In the meantime, Romney will supplement his revised biography with fairy tales about how great things will be when he is president. A recent example: energy independence by 2020. We're going to drill so much that "[w]e're not going to have to buy oil from the Middle East, Venezuela, or any other place we don't want to… We may even be an exporter of energy, considering all our resources." What's wrong with this picture? Well, I confess that I haven't done extensive research into the numbers, but for starters, that's a lot of oil and gas wells. Assuming it's even there, it will probably take a lot more than eight years to bring all that capacity online. So apparently Mitt thinks that while he is doing away with all of the regulations that would need to be eliminated to even begin to achieve what he is proposing (something that I guess will somehow happen overnight), he is going to get rid of the laws of physics as well. 
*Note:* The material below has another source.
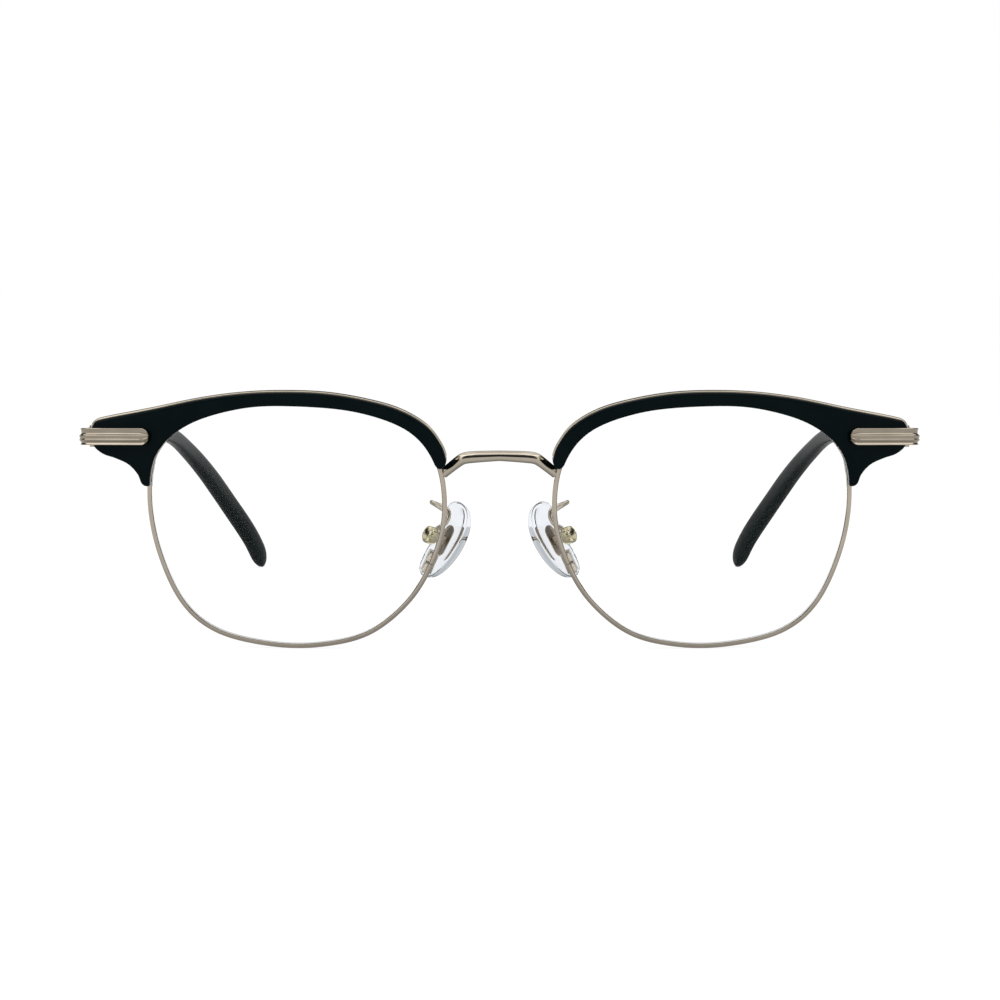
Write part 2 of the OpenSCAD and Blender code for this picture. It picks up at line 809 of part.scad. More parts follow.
module core_outline(extra) {
    round_r = core_w / 2 + extra;
    for (end = [-1, 1]) translate([0, end * (core_len - core_w) / 2]) circle(r = round_r, $fn = 40);
    square([2 * round_r, core_len - core_w], center = true);
}

module pad_core() {
    color(pale_gold) at_pad() difference() {
        union() {
            translate([0, 0, pad_back + 0.3]) linear_extrude(height = core_t) core_outline(0);
            rotate([0, 90, 0]) cylinder(r = lug_r, h = 2 * lug_half, center = true, $fn = round_fn);
            translate([-lug_half, -lug_r, 0]) cube([2 * lug_half, 2 * lug_r, pad_back + 0.4]);
        }
        rotate([0, 90, 0]) cylinder(r = pad_screw_r + run, h = 4, center = true, $fn = round_fn);
    }
}

// Where the cup's domed back lies at a distance from its middle
function dome_z(r) = box_dome_r - box_back - sqrt(box_dome_r * box_dome_r - r * r);

// A round cup behind the pad, slotted for the lug and flat where the screw goes through
module pad_box() {
    slot = lug_half + fit;
    color(pale_gold) at_pad() difference() {
        intersection() {
            translate([0, 0, -box_back])
                cylinder(r = box_r, h = box_back + box_rise, $fn = round_fn);
            translate([0, 0, box_dome_r - box_back]) sphere(r = box_dome_r, $fn = round_fn);
            cube([2 * box_half_w, 4 * box_r, 4 * box_r], center = true);
        }
        translate([-slot, -2 * box_r, -lug_r - box_play]) cube([2 * slot, 4 * box_r, 4 * box_r]);
        rotate_extrude($fn = round_fn) translate([box_groove_at, dome_z(box_groove_at)])
            circle(r = box_groove_r, $fn = 24);
        rotate([0, 90, 0]) cylinder(r = pad_screw_r + 0.01, h = 6, center = true, $fn = round_fn);
    }
}

module pad_screw() {
    color(pale_gold) at_pad() {
        rotate([0, 90, 0]) cylinder(r = pad_screw_r, h = 2 * box_half_w, center = true,
            $fn = round_fn);
        difference() {
            translate([box_half_w, 0, 0]) rotate([0, 90, 0])
                cylinder(r = pad_head_r, h = pad_head_h, $fn = round_fn);
            translate([box_half_w + pad_head_h, 0, 0])
                cube([0.24, 0.22, 2 * pad_head_r], center = true);
        }
    }
}

module pad_arm() {
    path = open_curve([for (p = arm_points) p + [bridge_gap / 2, nose_back, 0]], 3);
    color(champagne) front()
        skin([for (i = [0 : len(path) - 1])
            ring(path[i], heading(path, i), [0.3, 0.2, 1], oblong(wire_r, wire_r, 1, 8))]);
}

bridge();

left() rim();  // left_rim
left() lens();  // left_lens
left() brow();  // left_brow
left() brow_trim();  // left_brow_trim
left() brow_tab();  // left_brow_tab
left() brow_screws();  // left_brow_screws
left() rim_lug();  // left_rim_lug
left() end_piece();  // left_end_piece
left() closing_block();  // left_closing_block
left() closing_screw();  // left_closing_screw
left() pad_arm();  // left_pad_arm
left() pad_box();  // left_pad_box
left() pad_screw();  // left_pad_screw
left() pad_core();  // left_pad_core
left() nose_pad();  // left_nose_pad
left() hinge_front();  // left_hinge_front
left() hinge_screw();  // left_hinge_screw
left() hinge_temple();  // left_hinge_temple
left() temple_arm();  // left_temple_arm
left() temple_tip();  // left_temple_tip

right() rim();  // right_rim
right() lens();  // right_lens
right() brow();  // right_brow
right() brow_trim();  // right_brow_trim
right() brow_tab();  // right_brow_tab
right() brow_screws();  // right_brow_screws
right() rim_lug();  // right_rim_lug
right() end_piece();  // right_end_piece
right() closing_block();  // right_closing_block
right() closing_screw();  // right_closing_screw
right() pad_arm();  // right_pad_arm
right() pad_box();  // right_pad_box
right() pad_screw();  // right_pad_screw
right() pad_core();  // right_pad_core
right() nose_pad();  // right_nose_pad
right() hinge_front();  // right_hinge_front
right() hinge_screw();  // right_hinge_screw
right() hinge_temple();  // right_hinge_temple
right() temple_arm();  // right_temple_arm
right() temple_tip();  // right_temple_tip
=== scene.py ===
"""Browline glasses: the finish of every piece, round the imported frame."""

import json
import math

import bmesh
import bpy
from mathutils import Matrix, Vector


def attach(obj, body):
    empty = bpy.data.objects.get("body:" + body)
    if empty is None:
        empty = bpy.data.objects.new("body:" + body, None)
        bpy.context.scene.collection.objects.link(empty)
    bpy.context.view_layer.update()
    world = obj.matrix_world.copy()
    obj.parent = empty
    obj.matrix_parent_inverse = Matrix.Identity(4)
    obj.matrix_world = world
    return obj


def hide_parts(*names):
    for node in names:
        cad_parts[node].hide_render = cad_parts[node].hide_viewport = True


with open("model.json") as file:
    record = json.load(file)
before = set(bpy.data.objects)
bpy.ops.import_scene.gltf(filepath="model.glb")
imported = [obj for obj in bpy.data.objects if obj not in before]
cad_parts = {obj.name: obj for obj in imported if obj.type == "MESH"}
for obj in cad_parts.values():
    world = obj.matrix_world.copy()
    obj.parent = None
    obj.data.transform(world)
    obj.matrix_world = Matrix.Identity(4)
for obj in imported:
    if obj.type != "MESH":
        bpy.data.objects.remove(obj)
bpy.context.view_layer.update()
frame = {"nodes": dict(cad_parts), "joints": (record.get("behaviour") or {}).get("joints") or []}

MM = 0.001
SIDES = ("left", "right")

# Lenses and rims, in millimetres
LENS_THICKNESS = 1.5
NOSE_GAP = 18.4
LENS_WIDTH = 50
RIM_WIDTH = 0.85
RIM_DEPTH = 1.6
LENS_BACK_OFF = 0.475
BALL_RADIUS = 125
WRAP = math.radians(4)
TILT = math.radians(7)
LENS_X = NOSE_GAP / 2 + LENS_WIDTH / 2

# The lens outline, from the top by way of the nose, about the lens's middle
LENS_POINTS = [
    (0.3, 20.5), (-10.5, 19.5), (-19.2, 16.2), (-23.7, 10.4), (-24.9, 2.5), (-23.4, -5),
    (-19.2, -12.8), (-12.2, -18.8), (-3.8, -21.05), (5, -21.05), (14.1, -18.9), (20, -13.9),
    (23.9, -5), (25.3, 4), (24.05, 11.75), (18.55, 17), (9.5, 19.95),
]
SLIT_AT = 5.25
SLIT_HALF = 0.006

# The brow's top edge, its foot beyond the lens, and its round nose end
BROW_TOP_POINTS = [
    (-25.3, 10.95), (-24.45, 13.45), (-21.95, 16.75), (-17.65, 19.35), (-12.4, 20.95),
    (-5.8, 22.1), (0.9, 22.42), (8.5, 22.1), (16.2, 21), (24.8, 19.05), (32.7, 17.3),
    (34.7, 16.5), (35.35, 14.8),
]
BROW_FOOT_POINTS = [
    (24.75, 6.4), (25.5, 6.15), (26.4, 6.6), (27.1, 8.2), (28.75, 9.8), (31.15, 10.75),
    (33.1, 11.3), (34.8, 12.6), (35.35, 14.8),
]
BROW_NOSE_POINTS = [(-25.3, 10.95), (-25.05, 10.15), (-24.4, 9.6), (-23.8, 9.7)]

# Which place on the lens outline, and then on the foot, lies across from which on the top edge
BROW_RIBS = [(3, 0), (2, 2.4), (1, 4.25), (0, 5.9), (-1, 7.15), (-2, 8.3), (-3, 8.85), (-3.6, 9.05)]
FOOT_RIBS = [(0, 9.05), (3, 9.5), (5, 10.3), (7, 11)]
NOSE_RIB_AT, HORN_RIB_AT = BROW_RIBS[0][0], BROW_RIBS[-1][0]

# The brow's depths from the lens's middle, and how far its edges are rounded and set back
BROW_FRONT = -3.45
BROW_BACK = 0.8
BROW_STEP = -0.85
BROW_REBATE = 0.475
BROW_LIP_AT_HORN, BROW_LIP_AT_TOP = 0.3, 0.4
BROW_LIP_GROWS_OVER = 1.6
BROW_ROUND = 0.4
BROW_BACK_ROUND = 0.18
BROW_FOOT_REBATE = 0.6
LENS_RIBS, END_RIBS = 66, 22

# The trim runs between two places on the brow's top edge
TRIM_FROM, TRIM_TO = 0.4, 11.75
TRIM_GAP = 0.02
TRIM_THICKNESS = 0.22
TRIM_FRONT = -2.75
TRIM_BACK = -1.1

# End pieces and hinges
HINGE_AT = Vector((68.65, 12.3165, 14.7))
END_MID_X = 71.1
END_HEIGHT = 2.9
END_THICKNESS = 1
END_GAP = 0.15
END_CORNER = 2.2
PLATE_START = LENS_X + LENS_WIDTH / 2 - 0.1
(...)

Another consideration is that demand for energy is growing substantially as economies like those of India and China expand, and all that oil isn't "America's oil", it's Exxon's oil, and BP's oil, and Chevron's oil. If they can get a better price for it in India or China, that's where it will go. That's of course unless we decide to slap export tariffs or other restrictions on energy exports to other countries, but that's hardly compatible with Republican free-market ideology. So in the end this is not a serious proposal, it's just another fantasy being sold to a gullible public, like so many other ideas he has promulgated during the campaign.